February Nature Night

***This virtual event is free and registration is required. To register, click the yellow "Register Now" button above.***

The Importance of Insects
Insects play major roles in keeping the natural world healthy and functioning. Not only do they feed (and eat) many other animals, but insects also cycle nutrients, aerate soil, decompose decaying matter, and help pollinate over 80% of the world’s flowering plants, including many of our crops. Despite their importance, recent evidence suggests that between 10-40% of insects are at risk of disappearing. These declines are most clearly documented in charismatic insects such as butterflies, bumble bees, and tiger beetles. Join Deschutes Land Trust and Dr. Tara Cornelisse for a talk on the importance of insects in the natural world. Dr. Cornelisse will share details on the role that insects play in nature, major challenges that insects face, and the stories of some rare and some common insects you are likely to encounter in Central Oregon. Dr. Cornelisse will also offer actions you can take to enjoy and protect insects in your own backyard.
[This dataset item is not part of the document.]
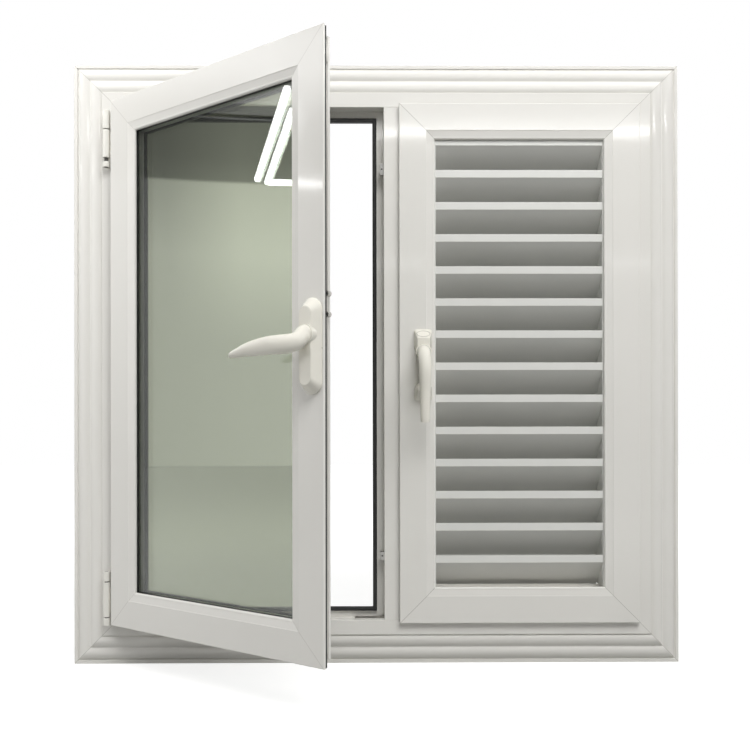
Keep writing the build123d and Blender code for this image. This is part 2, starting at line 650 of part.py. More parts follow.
pane_edge = SASH_FACE + PANE_EDGE_GAP
sash["left_bead_gasket"] = left_ring(strip_section(pane_edge, SIGHT_LINE + 0.8, BEAD_DEPTH, GLASS_FRONT))
sash["left_rear_gasket"] = left_ring(
    strip_section(pane_edge, SIGHT_LINE + 0.8, GLASS_REAR, SASH_DEPTH - REAR_LEG)
)
spacer_front = GLASS_FRONT + PANE_THICKNESS
sash["left_spacer"] = left_ring(
    strip_section(pane_edge + 1, pane_edge + 1 + SPACER_HEIGHT, spacer_front, spacer_front + SPACER_WIDTH)
)
flange_seal = left_ring(
    strip_section(SEAL_INSET, SEAL_INSET + SEAL_WIDTH, FLANGE_THICKNESS, FLANGE_THICKNESS + SEAL_THICKNESS)
)
for low, knuckles, slack in (
    (TOP_HINGE_Z, TOP_HINGE_KNUCKLES, TOP_HINGE_SLACK),
    (BOTTOM_HINGE_Z, BOTTOM_HINGE_KNUCKLES, BOTTOM_HINGE_SLACK),
):
    high = low + sum(knuckles) + slack + HINGE_RING_GAP
    flange_seal -= box_between(
        LEFT_SASH_X0, LEFT_SASH_X0 + BODY_INSET, SASH_FACE_Y, FLAT_Y,
        max(low, LIGHT_BOTTOM) - LEAF_END_GAP, high + LEAF_END_GAP,
    )
sash["left_flange_seal"] = flange_seal


def make_pane(front):
    """A pane of the double glazing with its front face at the given depth."""
    return box_between(
        LEFT_SASH_X0 + pane_edge, LEFT_SASH_X0 + LEFT_SASH_WIDTH - pane_edge,
        SASH_FACE_Y + front, SASH_FACE_Y + front + PANE_THICKNESS,
        SASH_BOTTOM + pane_edge, SASH_BOTTOM + SASH_HEIGHT - pane_edge,
    )


sash["left_inner_pane"] = make_pane(GLASS_FRONT)
sash["left_outer_pane"] = make_pane(GLASS_FRONT + PANE_THICKNESS + SPACER_WIDTH)

# Lock gear on the free edge of the left sash
side_x = LEFT_SASH_X0 + LEFT_SASH_WIDTH - BODY_INSET
strip_y = SASH_FACE_Y + LOCK_GROOVE_START + (LOCK_GROOVE_WIDTH - LOCK_STRIP_WIDTH) / 2
lock_strip = box_between(
    side_x - LOCK_STRIP_THICKNESS, side_x, strip_y, strip_y + LOCK_STRIP_WIDTH,
    SASH_BOTTOM + LOCK_STRIP_END_GAP, SASH_BOTTOM + SASH_HEIGHT - LOCK_STRIP_END_GAP,
)
slot_y = strip_y + (LOCK_STRIP_WIDTH - STRIP_SLOT_WIDTH) / 2
for rise, height in STRIP_SLOTS:
    lock_strip -= box_between(
        side_x - 2 * LOCK_STRIP_THICKNESS, side_x + LOCK_STRIP_THICKNESS,
        slot_y, slot_y + STRIP_SLOT_WIDTH, SASH_BOTTOM + rise, SASH_BOTTOM + rise + height,
    )
sash["lock_strip"] = lock_strip
block_y = strip_y + (LOCK_STRIP_WIDTH - LOCK_BLOCK_THICKNESS) / 2
block_z = SASH_MIDDLE + LOCK_BLOCK_ABOVE_MIDDLE
knob_radius = LOCK_BLOCK_REACH / 2
lock_block = box_between(
    side_x, side_x + LOCK_BLOCK_WAIST, block_y, block_y + LOCK_BLOCK_THICKNESS,
    block_z + knob_radius, block_z + LOCK_BLOCK_HEIGHT - knob_radius,
)
for knob_z in (block_z + knob_radius, block_z + LOCK_BLOCK_HEIGHT - knob_radius):
    knob = Rot(90, 0, 0) * Cylinder(knob_radius, LOCK_BLOCK_THICKNESS)
    lock_block += Pos(side_x + knob_radius, block_y + LOCK_BLOCK_THICKNESS / 2, knob_z) * knob
sash["lock_block"] = lock_block

# Handles: the left lever is turned level, the right one hangs down
left_base_x = LEFT_SASH_X0 + LEFT_SASH_WIDTH - LEFT_BASE_EDGE_DISTANCE
left_base_place = Pos(left_base_x, SASH_FACE_Y, SASH_MIDDLE + LEFT_BASE_ABOVE_MIDDLE)
right_base_place = Pos(
    RIGHT_SASH_X0 + RIGHT_BASE_EDGE_DISTANCE, SASH_FACE_Y, SASH_MIDDLE + RIGHT_BASE_ABOVE_MIDDLE
)
left_pivot = left_base_place * Pos(0, 0, LEFT_PIVOT_ABOVE_BASE_MIDDLE)
sash["left_handle_base"] = left_base_place * make_handle_base(
    SlotOverall(LEFT_BASE_HEIGHT, LEFT_BASE_WIDTH, rotation=90),
    SlotOverall(LEFT_BASE_HEIGHT - 2 * LEFT_BASE_END_SLOPE, BASE_FRONT_WIDTH, rotation=90),
    LEFT_BASE_FRONT_ROUND, NECK_RADIUS, LEFT_PIVOT_ABOVE_BASE_MIDDLE,
)
sash["left_handle_lever"] = left_pivot * Rot(0, 90, 0) * make_left_lever()
right_pivot = right_base_place * Pos(0, 0, RIGHT_PIVOT_ABOVE_BASE_MIDDLE)
right_front_height = RIGHT_BASE_HEIGHT - 2 * RIGHT_BASE_END_SLOPE
parts["right_handle_base"] = right_base_place * make_handle_base(
    waisted_face(RIGHT_BASE_WIDTH, RIGHT_BASE_HEIGHT, RIGHT_BASE_CORNER, RIGHT_WAIST_WIDTH),
    waisted_face(BASE_FRONT_WIDTH, right_front_height, RIGHT_BASE_FRONT_CORNER, RIGHT_WAIST_FRONT_WIDTH),
    RIGHT_BASE_FRONT_ROUND, RIGHT_NECK_RADIUS, RIGHT_PIVOT_ABOVE_BASE_MIDDLE,
)
parts["right_handle_lever"] = right_pivot * make_right_lever()

# Hinges
for name, low, knuckles, slack in (
    ("top_hinge", TOP_HINGE_Z, TOP_HINGE_KNUCKLES, TOP_HINGE_SLACK),
    ("bottom_hinge", BOTTOM_HINGE_Z, BOTTOM_HINGE_KNUCKLES, BOTTOM_HINGE_SLACK),
):
    frame_leaf, sash_leaf, pin = make_hinge(low, knuckles, slack)
    parts[name + "_frame_leaf"] = frame_leaf
    sash[name + "_sash_leaf"] = sash_leaf
    parts[name + "_pin"] = pin

# The left sash and all it carries turn about the hinge axis
turn = Pos(AXIS_X, AXIS_Y, 0) * Rot(0, 0, -SASH_OPENING_ANGLE) * Pos(-AXIS_X, -AXIS_Y, 0)
for name, piece in sash.items():
    parts[name] = turn * piece

# Right sash
bars = mitred_ring(sash_section(), RIGHT_SASH_X0, SASH_BOTTOM, RIGHT_SASH_WIDTH, SASH_HEIGHT)
parts["right_sash_top_rail"] = bars["top"]
parts["right_sash_bottom_rail"] = bars["bottom"]
parts["right_sash_lock_stile"] = bars["left"]
parts["right_sash_hinge_stile"] = bars["right"]
beads = mitred_ring(bead_section(), RIGHT_SASH_X0, SASH_BOTTOM, RIGHT_SASH_WIDTH, SASH_HEIGHT)
parts["right_cross_beads"] = beads["top"] + beads["bottom"]
parts["right_upright_beads"] = beads["left"] + beads["right"]
parts["right_flange_seal"] = joined_ring(
    strip_section(SEAL_INSET, SEAL_INSET + SEAL_WIDTH, FLANGE_THICKNESS, FLANGE_THICKNESS + SEAL_THICKNESS),
    RIGHT_SASH_X0, SASH_BOTTOM, RIGHT_SASH_WIDTH, SASH_HEIGHT,
)

# Louvre
carrier_y0 = SASH_FACE_Y + BLADE_SETBACK
carrier_y1 = carrier_y0 + BLADE_RUN
right_x0 = RIGHT_SASH_X0 + SIGHT_LINE
right_x1 = RIGHT_SASH_X0 + RIGHT_SASH_WIDTH - SIGHT_LINE
sight_bottom = SASH_BOTTOM + SIGHT_LINE
sight_top = SASH_BOTTOM + SASH_HEIGHT - SIGHT_LINE
parts["louvre_left_carrier"] = box_between(
    right_x0, right_x0 + CARRIER_THICKNESS, carrier_y0, carrier_y1, sight_bottom, sight_top
)
parts["louvre_right_carrier"] = box_between(
    right_x1 - CARRIER_THICKNESS, right_x1, carrier_y0, carrier_y1, sight_bottom, sight_top
)
blade_x0 = right_x0 + CARRIER_THICKNESS
blade_length = right_x1 - CARRIER_THICKNESS - blade_x0
first_lip = sight_top + TOP_LIP_RISE
blade_count = 1 + int((first_lip - BLADE_LIP - sight_bottom) / BLADE_PITCH)
blades = []
for i in range(blade_count):
    blades.append(make_blade(blade_length, blade_x0, first_lip - i * BLADE_PITCH))
parts["louvre_blades"] = Compound(children=blades)

os.makedirs("parts", exist_ok=True)
for name, piece in parts.items():
    export_step(piece, f"parts/{name}.step")
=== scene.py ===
from math import cos, pi, radians, sin

import bpy
import numpy as np
from mathutils import Matrix, Vector


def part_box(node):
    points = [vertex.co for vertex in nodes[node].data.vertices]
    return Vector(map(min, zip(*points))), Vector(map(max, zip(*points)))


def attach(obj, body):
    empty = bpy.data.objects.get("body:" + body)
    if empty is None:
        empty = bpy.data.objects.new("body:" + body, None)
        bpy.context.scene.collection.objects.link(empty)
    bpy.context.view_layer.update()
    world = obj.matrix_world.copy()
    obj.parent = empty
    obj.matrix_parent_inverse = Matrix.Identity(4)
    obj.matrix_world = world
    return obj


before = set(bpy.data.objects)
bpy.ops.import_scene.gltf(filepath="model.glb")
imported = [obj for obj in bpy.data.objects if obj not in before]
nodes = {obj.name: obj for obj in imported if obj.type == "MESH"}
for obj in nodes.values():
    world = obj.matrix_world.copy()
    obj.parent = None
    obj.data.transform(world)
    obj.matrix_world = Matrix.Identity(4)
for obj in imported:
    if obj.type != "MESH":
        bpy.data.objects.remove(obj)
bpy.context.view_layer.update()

# Frame: head, sill and two jambs of extruded aluminium with a reeded casing round the room side,
# and a plain mullion. The bars are cut at 45 degrees, crimped at the corners and stove-coated in
# white polyester powder, which leaves a glossy skin with a faint orange peel.
CASING_WHITE = "E7E5E0"
CASING_SHADE = "E1DFD9"
CASING_JOINT = "BDBAB3"
JOINT_WIDTH = 0.0003
CASING_AND_FLAT = 0.066
COAT_IOR = 1.5
BAR_ROUGHNESS = 0.075
GLOSS_STRETCH = 0.6
QUARTER_TURN = 0.25
CLOUD_SCALE = 4.0
WAVE_SCALE = 14.0
WAVE_HEIGHT = 0.00008
PEEL_SCALE = 800.0
PEEL_HEIGHT = 0.00005
PEEL_STRENGTH = 0.04
ACROSS = (1.0, 0.0, 0.0)
UPRIGHT = (0.0, 0.0, 1.0)


def linear(colour):
    """Linear red, green, blue and alpha of an sRGB hex value."""
    parts = [int(colour[i:i + 2], 16) / 255 for i in (0, 2, 4)]
    return tuple(c / 12.92 if c <= 0.04045 else ((c + 0.055) / 1.055) ** 2.4 for c in parts) + (1.0,)


def add_node(tree, kind, inputs=None, **settings):
    """A shader node with its settings, and its inputs as values or as the outputs that feed them."""
    node = tree.nodes.new(kind)
    for name, value in settings.items():
        setattr(node, name, value)
    for socket, source in (inputs or {}).items():
        if isinstance(source, bpy.types.NodeSocket):
            tree.links.new(source, node.inputs[socket])
        else:
            node.inputs[socket].default_value = source
    return node


def new_material(name):
    """An empty node material and its tree."""
    material = bpy.data.materials.new(name)
    material.use_nodes = True
    material.node_tree.nodes.clear()
    return material, material.node_tree


def finish(names, material):
    """Gives CAD nodes their material."""
    for name in names:
        nodes[name].material_slots[0].material = material


def mitre_mask(tree, place, middle, half, turn, reach):
    """1 on the hairline where two bars meet at a corner of a rectangle, 0 elsewhere.

    The distances in from the side and from the end are equal along a mitre:
    |(half_x - |x|) - (half_z - |z|)| < width, for x and z from the middle, turned about Z."""
    local = add_node(tree, "ShaderNodeMapping", {
        "Vector": place, "Location": middle, "Rotation": (0, 0, turn),
    }, vector_type="TEXTURE")
    split = add_node(tree, "ShaderNodeSeparateXYZ", {0: local.outputs[0]})
    insets = []
    for axis, size in (("X", half[0]), ("Z", half[1])):
        away = add_node(tree, "ShaderNodeMath", {0: split.outputs[axis]}, operation="ABSOLUTE")
        inset = add_node(tree, "ShaderNodeMath", {0: size, 1: away.outputs[0]}, operation="SUBTRACT")
        insets.append(inset.outputs[0])
    offset = add_node(tree, "ShaderNodeMath", {0: insets[0], 1: insets[1]}, operation="SUBTRACT")
    apart = add_node(tree, "ShaderNodeMath", {0: offset.outputs[0]}, operation="ABSOLUTE")
    line = add_node(tree, "ShaderNodeMapRange", {
        "Value": apart.outputs[0], "From Min": JOINT_WIDTH, "From Max": 2 * JOINT_WIDTH,
        "To Min": 1.0, "To Max": 0.0,
    })
    inside = add_node(tree, "ShaderNodeMath", {0: insets[0], 1: reach}, operation="LESS_THAN")
    mask = add_node(tree, "ShaderNodeMath", {0: line.outputs[0], 1: inside.outputs[0]}, operation="MULTIPLY")
    return mask.outputs[0]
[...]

*An ASL interpreter will be provided for this Nature Night.*


Virtual Event Details
In preparation for this virtual event, please remember:

 

  • Space is limited; please only register one member of each household if you’ll be watching on the same device.
  • Nature Nights will be presented via Zoom. In order to attend the event, you will need to download the Zoom desktop client or mobile app prior to the event.
  • On the evening of the event, once capacity has been reached, additional registered attendees will be directed to view the presentation on Facebook Live.
  • To help keep our Nature Night event secure, please do not share the Zoom link with anyone or post to social media.
  • If you are unable to attend live, the presentation will be available after the event on our website.

 

About Dr. Cornelisse
Dr. Tara Cornelisse is an insect conservation biologist and Senior Scientist with the Endangered Species Program at the Center for Biological Diversity, a conservation nonprofit. At the Center, she is the resident entomologist and started the Saving the Insects campaign. Specifically, she works to get insects protected under the Endangered Species Act and on policy that advances insect conservation. She has conducted research on monarch butterfly habitat in urban areas, conservation of endangered tiger beetles, and on insect conservation education. She holds a PhD from the University of California Santa Cruz. Before joining the Center, she was a postdoctoral scholar at the American Museum of Natural History and an Assistant Professor in Animal behavior, Ecology, and Conservation at Canisius College. Her favorite insects are the Ohlone tiger beetle, dung beetles, and the yellow-faced bumble bee.